Objective: To evaluate late endocrine and metabolic complications in adult survivors of childhood ALL and NHL, in relation with the different therapeutic schemes received.
Design: Endocrine and metabolic parameters were determined in 94 patients (48 men, mean age: 24 +/- 5 years) with a former childhood ALL (n = 78) or NHL (n = 16) and subgrouped according to their previous treatment: chemo only (group I; n = 44), chemo + CI (group II; n = 32) and chemo + BMT/TBI (group III; n = 18).
Results: Severe GH deficiency (peak < 3.0 ng/ml after glucagon) was observed in 22% and 50% of patients of groups II and III, respectively, while hypothyroidism was mainly observed in group III (56%). Moreover, 83% of men developed hypogonadism after BMT/TBI, compared to 17% and 8% in groups I and II, respectively (P < 0.05), and all grafted women had ovarian failure, in contrast with other female patients in whom menarche had occurred spontaneously. Patients with BMT/TBI had also an adverse metabolic profile, with insulin resistance in 83% and dyslipidaemia in 61%.
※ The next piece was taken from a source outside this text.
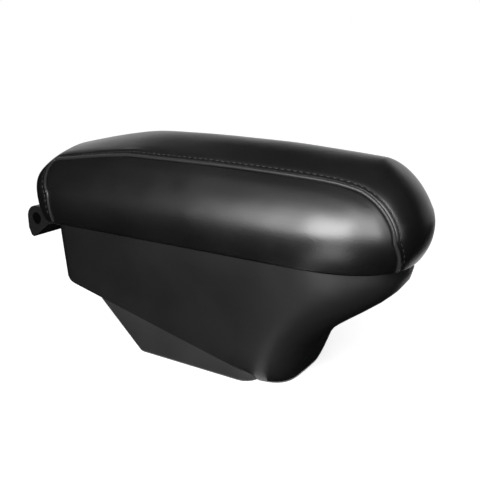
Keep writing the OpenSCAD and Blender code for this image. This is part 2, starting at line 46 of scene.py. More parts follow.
def grain_group(name, kind):
    """Node group that turns Object coordinates into a grain: a normal, a tone and a gloss mask."""
    group = bpy.data.node_groups.new(name, "ShaderNodeTree")
    face = group.interface
    face.new_socket("Vector", in_out="INPUT", socket_type="NodeSocketVector")
    size = face.new_socket("Grain per metre", in_out="INPUT", socket_type="NodeSocketFloat")
    size.default_value = 900.0
    depth = face.new_socket("Depth", in_out="INPUT", socket_type="NodeSocketFloat")
    depth.default_value = 0.0002
    face.new_socket("Normal", in_out="OUTPUT", socket_type="NodeSocketVector")
    face.new_socket("Tone", in_out="OUTPUT", socket_type="NodeSocketFloat")
    face.new_socket("Gloss", in_out="OUTPUT", socket_type="NodeSocketFloat")
    nodes, links = group.nodes, group.links
    start, end = nodes.new("NodeGroupInput"), nodes.new("NodeGroupOutput")
    if kind == "leather":
        cells = nodes.new("ShaderNodeTexVoronoi")
        cells.feature = "SMOOTH_F1"
        cells.inputs["Smoothness"].default_value = 0.6
        grain_out = cells.outputs["Distance"]
    elif kind == "brushed":
        stretch = nodes.new("ShaderNodeMapping")
        stretch.inputs["Scale"].default_value = (1.0, 0.06, 1.0)
        links.new(start.outputs["Vector"], stretch.inputs["Vector"])
        cells = nodes.new("ShaderNodeTexNoise")
        cells.inputs["Detail"].default_value = 3.0
        links.new(stretch.outputs["Vector"], cells.inputs["Vector"])
        grain_out = cells.outputs["Fac"]
    else:
        cells = nodes.new("ShaderNodeTexNoise")
        cells.inputs["Detail"].default_value = 4.0
        cells.inputs["Roughness"].default_value = 0.6
        grain_out = cells.outputs["Fac"]
    if kind != "brushed":
        links.new(start.outputs["Vector"], cells.inputs["Vector"])
    links.new(start.outputs["Grain per metre"], cells.inputs["Scale"])
    bump = nodes.new("ShaderNodeBump")
    bump.inputs["Strength"].default_value = 1.0
    links.new(start.outputs["Depth"], bump.inputs["Distance"])
    links.new(grain_out, bump.inputs["Height"])
    links.new(bump.outputs["Normal"], end.inputs["Normal"])
    broad = nodes.new("ShaderNodeTexNoise")
    broad.inputs["Scale"].default_value = 22.0
    broad.inputs["Detail"].default_value = 5.0
    links.new(start.outputs["Vector"], broad.inputs["Vector"])
    mixed = nodes.new("ShaderNodeMath")
    mixed.operation = "MULTIPLY_ADD"
    mixed.inputs[1].default_value = 0.5
    half = nodes.new("ShaderNodeMath")
    half.operation = "MULTIPLY"
    half.inputs[1].default_value = 0.5
    links.new(broad.outputs["Fac"], half.inputs[0])
    links.new(grain_out, mixed.inputs[0])
    links.new(half.outputs[0], mixed.inputs[2])
    links.new(mixed.outputs[0], end.inputs["Tone"])
    links.new(broad.outputs["Fac"], end.inputs["Gloss"])
    return group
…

Conclusions: This study reveals a high prevalence of endocrine and metabolic disorders in young adult survivors of childhood ALL or NHL, this frequency mainly depending on the treatment received. Treatment with BMT/TBI is the most detrimental and many of these patients will develop GHD, hypothyroidism, hypogonadism, insulin resistance and dyslipidaemia.